Wednesday, December 26, 2007

Book Signings:
A Sea of Monsters?
When I first started this blog I envisioned a site that would offer all sorts of information for authors who were considering using Print-On-Demand technology to publish their books. While I’m proud of the work that I’ve done on the blog, it has not yet realized my original vision. In general, the blog has featured anecdotal information from POD authors who can be called successful in one way or another. I’ve mixed in the occasional traditionally-published author for their perspectives as well.

Anyway, I’ll be striving to get a broader mix of topics into the blog in the New Year. This should be easier as I avoid doing my homework in my MBA classes at all costs. With that in mind, I’ve run across a couple of posts on other blogs that talk about book signings and there place in every authors marketing campaign. I’ve only attended a few book signings, but enough to know that first-time authors come into them with high expectations and are often sorely disappointed. I’ve seen authors become angry and even cry after failing to sell a single book at an event.

A small consolation may be that book signings are a challenge for even some well-established authors. Rick Riordan, the author of the Percy Jackson juvenile fiction series and the Tres Navarre mystery series for adults, recently blogged about his early book signing experiences.
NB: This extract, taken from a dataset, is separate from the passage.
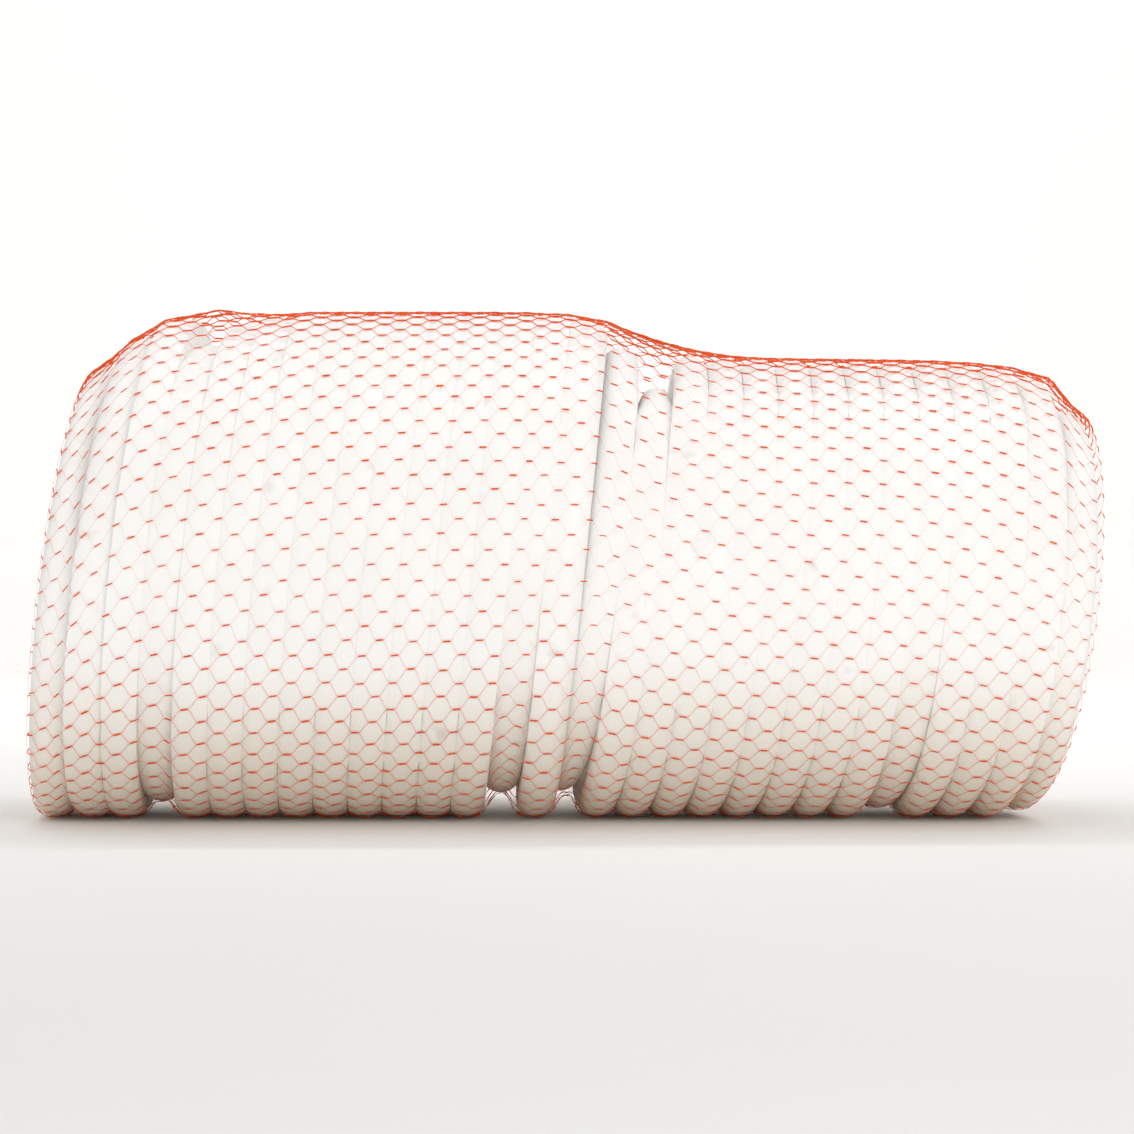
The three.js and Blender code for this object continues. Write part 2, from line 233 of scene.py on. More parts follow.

“I remembered one of the first book signings I ever did, ten years ago, when Big Red Tequila first came out. I was invited to Waldenbooks in a shopping mall in Concord, California. They set up a table at the front of the store. They allotted two hours,” Riordan writes. “I sat there in my coat and tie and watched people pass by, steering clear of me like I was an insurance salesman. I gave directions to Sears. I explained several times that I wasn’t an employee at the bookstore and I didn’t know where the self-help section was. I signed a napkin for a couple of teenaged boys who thought the title Big Red Tequila sounded slightly naughty because it had to do with alcohol. I sold no books.”

Riordan’s book signing struggles ran through the publication of The Lightning Thief and Sea of Monsters, the first and second books in the Percy Jackson series.

“I remember when Sea of Monsters came out, a year later, I was still having anxious conversations with my editor and agent, wondering what I could do to improve sales,” Riordan writes. “Were we missing something? Was I wrong to think the series would connect with kids? It took almost two years before I really felt like things were turning around.”

One of Riordan’s big breaks came when The Lightning Thief was selected for Al’s Book Club for Kids on NBC’s The Today Show. That honor came just prior to the release of the third Percy Jackson book, The Titan’s Curse. It was also just prior to the release of the last Harry Potter book, when interest in juvenile fiction was at a peak. Timing is everything.

I’ve read all three of the Percy Jackson books and enjoyed them thoroughly. Greek mythology is a central element in the books. The stories of Apollo, Athena and Poseidon helped establish my love of reading early on, so it was great to see that world featured in new adventures.
The fourth book, The Battle of the Labyrinth, is available for pre-order and set to be released May 6, 2008.

Over on R.W. Ridley’s blog, The Self-Published American, authors are being encouraged to think beyond the book signing and take advantage of the many marketing opportunities that the internet offers. Ridley references a recent article from the Christian Science Monitor, Why Book Tours are Passé.

“Among the many reasons for this shift are marketing tools that have made it possible to orchestrate a virtual encounter, without the hassle or expense of travel,” the article states. “Publishers and authors are now touting books through podcasts, film tours, blog tours, book videos, and book trailers.”

Ridley is an award-winning, self-published author and is also a sales and marketing consultant for POD Company BookSurge. His blog features a number of other helpful marketing hints. Be sure to check out his books on Amazon as well, The Takers and Délon City.